An artist’s impression of the early Earth. Image courtesy of NASA.
Joel Kontinen
Scientists have previously acknowledged that the origin of proteins is “close to a miracle.”
Yet. without them we wouldn’t have life. An article in Astrobiology Magazine explains this naturalistic dilemma:
“Life relies on the intricately folded amino acid chains known as proteins for practically every chemical task. Proteins catalyze chemical reactions throughout the cell, stitch RNA strands together, transport molecules around the cell and control what enters and leaves through the membrane. A modern cell cannot be a cell without them.”
Evolution’s enigma is a lot more complex.
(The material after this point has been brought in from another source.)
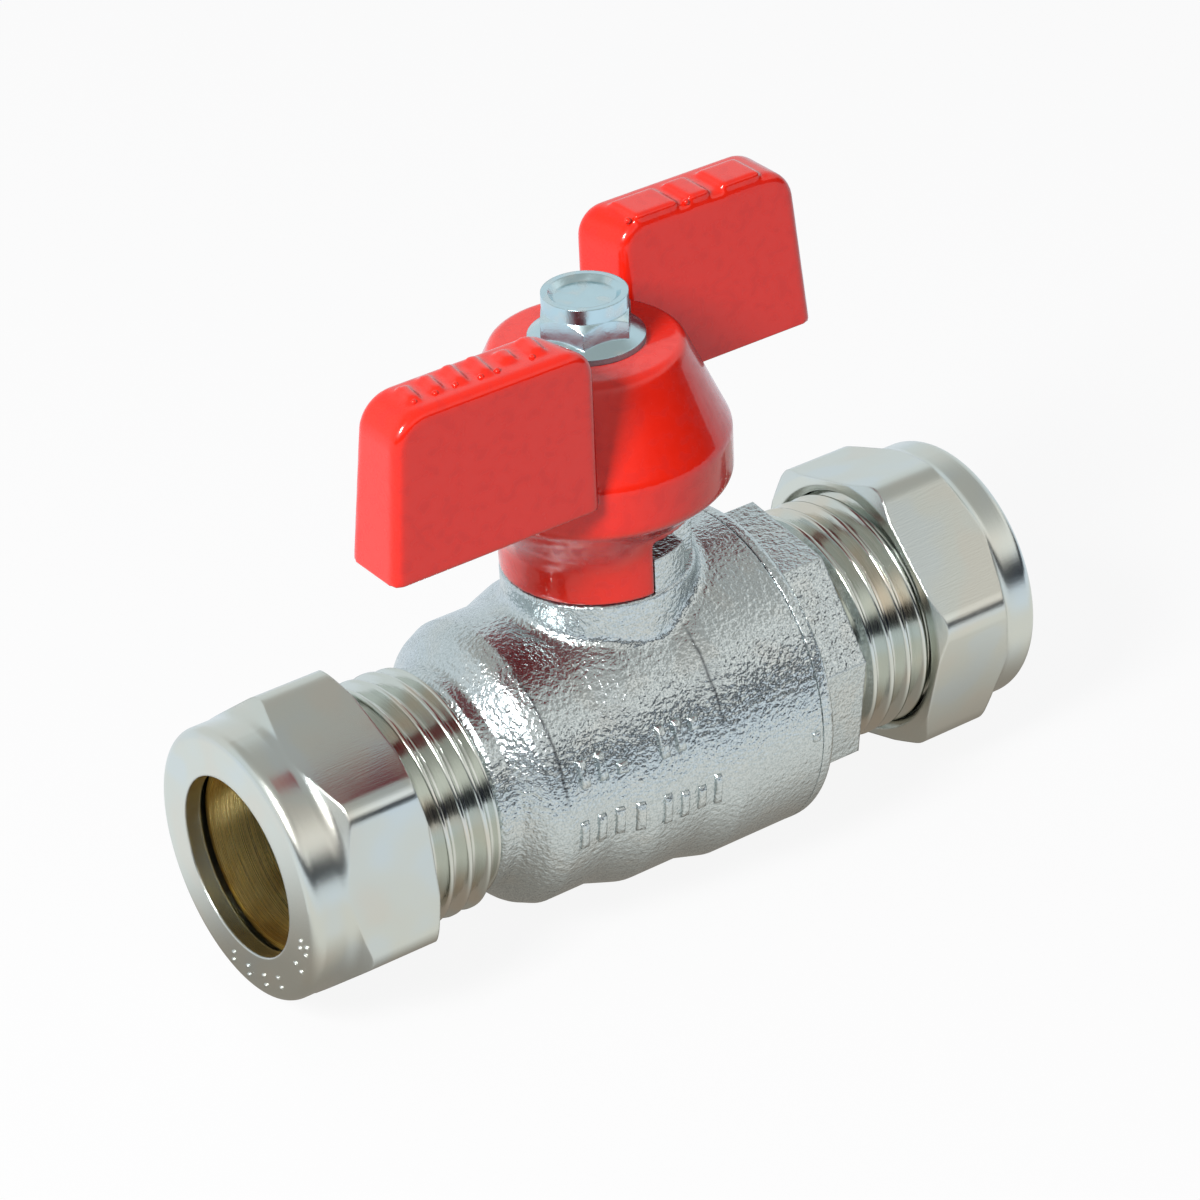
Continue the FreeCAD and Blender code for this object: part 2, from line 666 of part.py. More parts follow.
def wing(body, name, side):
    """One wing: its outline padded, its inner face drafted, its inner end cut to a slant."""
    sketch = new_sketch(body, f"{name}_outline", "XZ_Plane", D["wing_offset"] * side)
    tip = D["wing_reach"]
    outline(sketch, [
        (-D["wing_inner"] * side, wing_bottom),
        (-tip * side, wing_bottom),
        ((D["wing_lean"] - tip) * side, wing_top, D["wing_tip_round"]),
        (-D["wing_inner"] * side, wing_top),
    ])
    extruded(body, "Pad", name, sketch, D["wing_thickness"], reverse=side < 0)
    draft = new_sketch(body, f"{name}_draft", "YZ_Plane")
    outline(draft, [
        (-D["wing_offset"] * side, wing_bottom),
        (-(D["wing_offset"] + D["wing_draft"]) * side, wing_top),
        (-D["wing_offset"] * side, wing_top),
    ])
    extruded(body, "Pocket", f"{name}_inner_face", draft, D["wing_reach"] * 2, symmetric=True)
    outer_face = D["wing_offset"] + D["wing_thickness"]
    slant = new_sketch(body, f"{name}_slant", "XY_Plane", wing_top)
    outline(slant, [
        (-D["wing_inner"] * side, -outer_face * side),
        (-(D["wing_inner"] + D["wing_slant"]) * side, -D["wing_offset"] * side),
        (-D["wing_inner"] * side, -D["wing_offset"] * side),
    ])
    return extruded(body, "Pocket", f"{name}_end", slant, D["wing_height"])


def wing_end_edge(side):
    """The upper edge of one wing's inner end."""
    limit = D["wing_inner"].value + D["wing_slant"].value + LEAST

    def test(spot):
        return -spot.x * side < limit and spot.y * side < 0 and abs(spot.z - wing_top.value) < LEAST
    return lambda shape: edges_where(shape, test)


def wing_side_edges(side):
    """The edges round both flat sides of one wing, without the lower ones."""
    lean = D["wing_draft"].value / D["wing_height"].value
    faces = ((D["wing_offset"].value, lean),
             (D["wing_offset"].value + D["wing_thickness"].value, 0))

    def pick(shape):
        found = []
        for foot, slope in faces:
            def on_plane(spot):
                across = foot + slope * (spot.z - wing_bottom.value)
                return abs(-side * spot.y - across) < LEAST
            on_face = edges_where(shape, on_plane)
            lower = edges_where(shape, lambda spot: abs(spot.z - wing_bottom.value) < LEAST)
            found += [name for name in on_face if name not in lower]
        return found
    return pick


def handle():
    """The die-cast butterfly handle: bell-shaped hub, half skirt and two wings."""
    body = new_body("handle")
    for name, side in (("left_wing", 1), ("right_wing", -1)):
        wing(body, name, side)
        rounded(body, f"{name}_end_round", wing_end_edge(side), D["wing_end_round"])
        rounded(body, f"{name}_edge_round", wing_side_edges(side), D["wing_edge_round"])
    turned(body, "Revolution", "hub", "V", [
        (ZERO, hub_bottom),
        (D["skirt_radius"], hub_bottom),
        (D["skirt_radius"], hub_bottom + D["rim_foot"], D["rim_blend"]),
        (D["rim_radius"], hub_bottom + D["rim_bottom"], D["rim_round"]),
        (D["rim_radius"], hub_bottom + D["rim_top"], D["rim_round"]),
        (D["hub_top_radius"], hub_top, D["hub_round"]),
        (ZERO, hub_top),
    ])
    turned(body, "Revolution", "skirt", "V", box_corners(
        D["neck_radius"] + D["skirt_clearance"], D["skirt_radius"], skirt_bottom,
        hub_bottom + D["rim_foot"],
    ), sector=D["skirt_angle"], sector_turn=D["skirt_turn"])
    hole = new_sketch(body, "hole_outline", "XY_Plane", hub_bottom)
    outline(hole, regular_corners(
        D["square_flats"] + D["square_gap"] * 2, 4, SQUARE_TURN, D["square_round"]))
    extruded(body, "Pocket", "hole", hole, D["hub_height"], reverse=True)
    return body


def handle_screw():
    """The flange screw: threaded shank, flange, hexagon head with a dished top."""
    body = new_body("handle_screw")
    shank_radius = D["screw_thread"] / 2
    flange_top = hub_top + D["flange_edge"] + D["flange_rise"]
    across = D["screw_flats"] / 2
    turned(body, "Revolution", "shank", "V", [
        (ZERO, screw_end),
        (shank_radius, screw_end),
        (shank_radius, hub_top),
        (D["screw_flange"], hub_top),
        (D["screw_flange"], hub_top + D["flange_edge"]),
        (across, flange_top),
        (ZERO, flange_top),
    ])
    hexagon = new_sketch(body, "head_outline", "XY_Plane", hub_top)
    outline(hexagon, regular_corners(D["screw_flats"], 6, D["screw_turn"]))
    extruded(body, "Pad", "head", hexagon, D["head_height"])
    crown_foot = head_top - D["head_crown"]
    beyond = across * CORNER * CORNER
    turned(body, "Groove", "head_crown", "V", [
        (across, head_top),
        (across, crown_foot),
        (beyond, crown_foot - (beyond - across) * D["head_slope"]),
        (beyond, head_top),
    ])
    turned(body, "Groove", "dish", "V", [
        (ZERO, head_top - D["dish_depth"]),
        (across - D["dish_rim"] - D["dish_depth"], head_top - D["dish_depth"]),
        (across - D["dish_rim"], head_top),
        (ZERO, head_top),
    ])
    return body


def nose_edge(face):
    """The outer edge of a nut's face."""
    def test(spot):
        across = math.hypot(spot.y, spot.z)
        return abs(spot.x - face.value) < LEAST and abs(across - nut_nose_radius.value) < LEAST
    return lambda shape: edges_where(shape, test)


def compression_nut(name, side, neck_end, grip, turn):
    """A nut: rounded hexagon, round nose, hole for the pipe, inner cone and thread bore."""
    body = new_body(name)
    threaded_end = neck_end - grip
    face = threaded_end + D["nut_length"]
    corner = nut_flats / 2 * CORNER
    nose_start = face - D["nut_nose_length"]
    hexagon = new_sketch(body, "hexagon_outline", "YZ_Plane", threaded_end * side)
    outline(hexagon, regular_corners(nut_flats, 6, turn, D["nut_corner_round"]))
    extruded(body, "Pad", "hexagon", hexagon, D["nut_length"], reverse=side < 0)
    turned(body, "Groove", "nose", "H", [
        (face * side, nut_nose_radius),
        (nose_start * side, nut_nose_radius, D["nut_waist_round"]),
        ((nose_start - D["nut_corner_slope"]) * side, corner),
        ((nose_start - D["nut_corner_slope"]) * side, corner + D["nut_nose_round"]),
        (face * side, corner + D["nut_nose_round"]),
    ])
    rounded(body, "nose_round", nose_edge(face * side), D["nut_nose_round"])
    turned(body, "Groove", "chamfer", "H", [
        (threaded_end * side, corner - D["nut_chamfer_drop"]),
        ((threaded_end + D["nut_chamfer"]) * side, corner),
        ((threaded_end + D["nut_chamfer"]) * side, corner + D["nut_chamfer_drop"]),
        (threaded_end * side, corner + D["nut_chamfer_drop"]),
    ])
    cone_start = face - D["nut_lip"]
    cone_end = cone_start - D["nut_cone_length"]
    turned(body, "Groove", "inside", "H", [
        (face * side, ZERO),
        (face * side, nut_hole),
        (cone_start * side, nut_hole),
        (cone_end * side, nut_hole + D["nut_cone_flare"]),
        (cone_end * side, nut_thread_radius),
        ((threaded_end + D["nut_entry"]) * side, nut_thread_radius),
        (threaded_end * side, nut_thread_radius + D["nut_entry"]),
        (threaded_end * side, ZERO),
    ])
    return body


def olive(name, side, neck_end):
    """An olive: a ring whose inner end lies in the neck's cone and whose crest stands outside."""
    body = new_body(name)
    lean = D["olive_seat_gap"] / cosine(D["mouth_angle"])
    inner = neck_end - D["olive_inside"]
    outer = neck_end + D["olive_outside"]
    crest = socket_radius + D["olive_wall"]
    nose = mouth_radius - mouth_slope * D["olive_inside"] - lean
    crest_start = neck_end + (crest - mouth_radius + lean) / mouth_slope
    turned(body, "Revolution", "ring", "H", [
        (inner * side, socket_radius),
        (inner * side, nose),
        (crest_start * side, crest),
        ((outer - D["olive_slope"]) * side, crest),
        (outer * side, socket_radius + D["olive_edge"]),
        (outer * side, socket_radius),
    ])
    return body


def build():
    """Model every piece of the valve."""
    return [
        valve_body(),
        end_connector(),
        connector_seal(),
        seat("seat_left", -1),
        seat("seat_right", 1),
        ball(),
        stem(),
        stem_thrust_washer(),
        stem_seal("stem_seal_lower", lower_groove),
        stem_seal("stem_seal_upper", upper_groove),
        handle(),
        handle_screw(),
        compression_nut("nut_left", -1, left_end, D["nut_left_grip"], D["nut_left_turn"]),
        compression_nut("nut_right", 1, right_end, D["nut_right_grip"], D["nut_right_turn"]),
        olive("olive_left", -1, left_end),
        olive("olive_right", 1, right_end),
    ]


def check(pieces):
    """Stop if any object failed or any piece is not a sound solid."""
    for thing in document.Objects:
        if "Invalid" in thing.State or "Error" in thing.State:
            raise RuntimeError(f"{thing.Label} failed: {thing.State}")
    for piece in pieces:
        shape = piece.Shape
        if shape.isNull() or not shape.isValid() or len(shape.Solids) != 1:
            raise RuntimeError(f"{piece.Label} is not one sound solid")


def export(pieces):
    """Write one file for each piece, named after its node."""
    os.makedirs("parts", exist_ok=True)
    for piece in pieces:
        piece.Shape.exportStep(f"parts/{piece.Label}.step")
        volume = piece.Shape.Volume / 1000
        print(f"{piece.Label}: {volume:.3f} cm3, {len(piece.Shape.Faces)} faces")


if __name__ == "__main__":
    PIECES = build()
    document.recompute()
    check(PIECES)
    export(PIECES)
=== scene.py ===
"""Finishes for a 15 mm compression ball valve: threads, cast marks, metals and paint.

The file is laid out as an add-on and run as a script. Lengths are in metres.
"""
import math

import bmesh
import bpy
from bpy.props import FloatProperty, FloatVectorProperty, PointerProperty
from mathutils import Matrix, Vector
from mathutils.bvhtree import BVHTree


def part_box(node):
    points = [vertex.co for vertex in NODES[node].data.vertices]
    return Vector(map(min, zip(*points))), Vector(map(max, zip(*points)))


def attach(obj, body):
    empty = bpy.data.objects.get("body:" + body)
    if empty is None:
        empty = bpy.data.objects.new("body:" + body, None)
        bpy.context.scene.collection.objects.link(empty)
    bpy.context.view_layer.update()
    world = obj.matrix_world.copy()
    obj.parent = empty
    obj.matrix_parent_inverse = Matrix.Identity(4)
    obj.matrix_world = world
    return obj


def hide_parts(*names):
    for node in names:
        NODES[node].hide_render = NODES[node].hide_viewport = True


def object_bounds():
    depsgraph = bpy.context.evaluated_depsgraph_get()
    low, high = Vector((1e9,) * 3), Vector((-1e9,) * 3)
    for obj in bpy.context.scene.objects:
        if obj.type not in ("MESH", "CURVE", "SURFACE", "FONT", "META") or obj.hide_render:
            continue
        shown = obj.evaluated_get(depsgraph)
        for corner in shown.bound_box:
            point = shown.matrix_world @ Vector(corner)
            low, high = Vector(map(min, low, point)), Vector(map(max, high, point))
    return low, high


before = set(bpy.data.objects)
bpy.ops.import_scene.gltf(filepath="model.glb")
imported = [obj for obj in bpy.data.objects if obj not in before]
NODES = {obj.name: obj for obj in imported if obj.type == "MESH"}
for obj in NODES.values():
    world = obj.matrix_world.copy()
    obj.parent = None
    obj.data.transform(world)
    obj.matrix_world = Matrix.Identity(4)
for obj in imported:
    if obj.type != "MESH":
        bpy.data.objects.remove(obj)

bl_info = {
    "name": "Compression ball valve",
    "version": (1, 0, 0),
    "blender": (4, 5, 0),
    "location": "3D View > Sidebar > Valve",
    "description": "Gives the valve its threads, cast marks and finishes, and sets the stage",
    "category": "Object",
}

CAD_BOX = [list(corner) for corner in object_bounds()]
MM = 0.001
# Vertices closer than this are one
WELD = 0.001 * MM
# Slack when vertices are picked by their place
SLACK = 0.01 * MM

# Ends of the two necks along the pipe
LEFT_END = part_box("valve_body")[0].x
RIGHT_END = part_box("end_connector")[1].x


# Settings that a user would change

class ValveThread(bpy.types.PropertyGroup):
    pitch: FloatProperty(
        name="Pitch", description="Distance from one crest to the next",
        default=1.814 * MM, unit="LENGTH")
    depth: FloatProperty(
        name="Depth", description="Depth of the groove below the crests",
        default=1.16 * MM, unit="LENGTH")
    crest: FloatProperty(
        name="Crest radius", description="Outer radius of the thread",
        default=10.45 * MM, unit="LENGTH")
    length: FloatProperty(
        name="Length", description="Thread from the neck's end to its relief",
        default=12.3 * MM, unit="LENGTH")
    chamfer: FloatProperty(
        name="Chamfer", description="Chamfer that starts the thread",
        default=0.9 * MM, unit="LENGTH")
    left_start: FloatProperty(
        name="Left start", description="Where the left helix starts round the neck",
        default=math.radians(224.0), subtype="ANGLE")
    right_start: FloatProperty(
        name="Right start", description="Where the right helix starts round the neck",
        default=math.radians(270.5), subtype="ANGLE")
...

It has to get DNA, proteins and RNA at the same time.
But according to a naturalistic/materialistic scenario, even getting proteins is practically impossible:
“Proteins pose a problem for scientists who study the beginnings of life… They are highly specialized and, compared to most molecules, they are enormous. The odds of such lengthy amino acid chains forming ‘out of the blue’ in life’s primordial soup are beyond astronomical.”
Trying to explain the nigh impossible, Andrew Pohorille, a senior astrobiologist at the NASA Ames Research Center, and colleagues used computer simulations to suggest a potential pathway for producing proteins.
They propose that the earliest protein was a lot smaller and less precise than today’s proteins. They call it the handyman of proteins.
There is absolutely no evidence for the existence of such a protein, however. Life is far too complicated to have arisen through naturalistic means.
Source:
Crow, Diana. 2018. ‘Handyman of Proteins’ Got Life Started. Astrobiology Magazine (15 February).